I thought autologin would be useful too. This will help with (see my previous post) wife acceptance factor number 2 – it has to be easy to use. The less confusing and time taken to boot into the GUI the better. So, I do what everybody would do, and completely forget Redhat screw around with the KDE display manager and use the KDE control center to set autologin – of course, it doesn’t work! Some head scrating out of the way and I remember I’m actually using GDM so fire up gdmsetup and configure up the autologin easily for my mediapc user.

In order to speed up Amarok for a large collection of media, it has been attached to a MySQL backend. It uses SQLite by default which would be a lot slower in comparison. There are probably going to be a thousand-and-one other little tweeks to make as I continue, even simple things you get used to on a PC you use regularly such as having your browser preferences set as you like, and downloading various firefox extensions, desktop setup, etc.

I don’t actually have the serial IR dongle yet. However, it should work in exactly the same way from a software perspective as the IRDA port I’ve got working on my T41p but give a longer range for remote control reception. However, the keyboard I do have. It’s a wireless keyboard but it uses radio so is actually relatively long distance for a wireless keyboard, and has the added bonus of a built-in mouse and small size. It’s perfect for home media PC use for simple browsing on your TV. I got the recommendation for it from a guy here at Hursley so thanks to him for that! I don’t want to go advertising any specific places but I’ll just say if you find it on-line you might want to check eBay buy-it-now items too as I got it for about a third of the price!

Hopefully, a few cables and some spaghetti later it will all connect up nicely to a good amplifier and screen and all will be wonderful, having achieved all the aims I set out for in my previous post. Wireless or wired integration to the home network should be trivial, along with all the rest of the configuration.
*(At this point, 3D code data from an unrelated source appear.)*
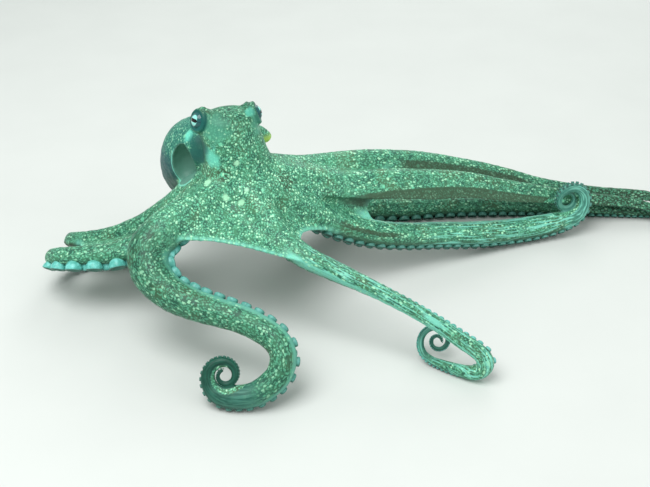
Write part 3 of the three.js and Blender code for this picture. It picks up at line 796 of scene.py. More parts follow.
# %% Smooth the skin
CROWN_ROUNDS = 160
ARM_ROUNDS = 5
CROWN_FULL = 70.0                 # millimetres from the crown's middle that are fully smoothed
CROWN_END = 135.0
CROWN_MIDDLE = np.array([0.0, 8.0, 112.0])
HEM_KEPT = (3, 16)                # the pull grows from nothing to full between these distances
LID_KEPT = (13, 24)
MOUTH_KEPT = (1.05, 1.35)         # this pair in parts of the mouth's own size
HALF_WAY = 0.5                    # the strongest pull, in parts of the way to the neighbours


def smoothed(points, pairs, weight, rounds):
    """Each round moves every point by weight of the way to the mean of its neighbours."""
    points = points.copy()
    a, b = np.concatenate([pairs[:, 0], pairs[:, 1]]), np.concatenate([pairs[:, 1], pairs[:, 0]])
    live = weight[a] > 0
    a, b = a[live], b[live]
    count = np.maximum(np.bincount(a, minlength=len(points)), 1)
    for _ in range(rounds):
        for axis in range(3):
            total = np.bincount(a, points[b, axis], minlength=len(points))
            points[:, axis] += weight * (total / count - points[:, axis])
    return points


pairs = edge_pairs(skin_quads)
crown_distance = np.linalg.norm(skin_points - CROWN_MIDDLE, axis=1)
crown_pull = HALF_WAY * (1 - smoothstep(CROWN_FULL, CROWN_END, crown_distance))
crown_pull *= smoothstep(*HEM_KEPT, hem_distance) * smoothstep(*LID_KEPT, lid_distance)
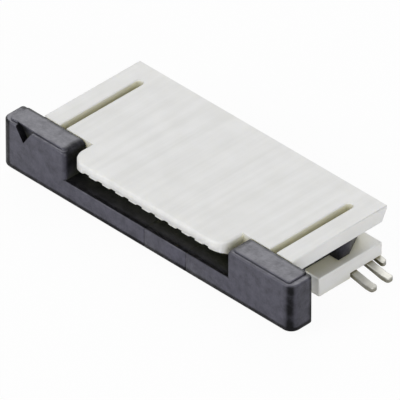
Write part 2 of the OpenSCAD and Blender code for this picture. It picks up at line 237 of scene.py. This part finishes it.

Now I’m wondering if there’s anything I’ve missed?

3 thoughts on “Ricetta: Media PC alla Linux

  1. I built an audio jukebox of a similar nature, though it is stand-alone and does not need a tv. It has a serial display such as this matrix orbital one. It also uses a serial infrared module, see http://www.lirc.org/ for more (I mean to put up my wiring schematic on my site as finding equivalent parts in the UK can be tricky.
    Holding it all together is cajun. Choose your flavour of linux of course (most people use fedora, but I use debian) and you have a standalone jukebox that only needs a stereo!

  2. Serial display is a nice idea if you have a terminal server and want to connect remotely. You could certainly do some nice tricks with that with regards controlling streaming, even from a command line. Most media players worth their weight generally support some sort of streaming interface though so can easily be done over Ethernet and with a nice web or GUI front end – not something I require myself just yet though!

    I’ve just ordered the serial IR dongle I put up in this article so I’ll see what that’s like later this week hopefully. It’s the one recommended by the LIRC project page so hopefully I’ll be in good shape, and it also has a voltage regulator for use with low voltage machines such as a thinkpad. The equivalent parts in the UK would have cost me a similar amount so not much point in making one. I was in Maplin at the weekend and even the best they could do was a USB IRDA receiver, sadly!

    I’ve not seen Cajun before so I’ll be sure to check it out, thanks for the tip!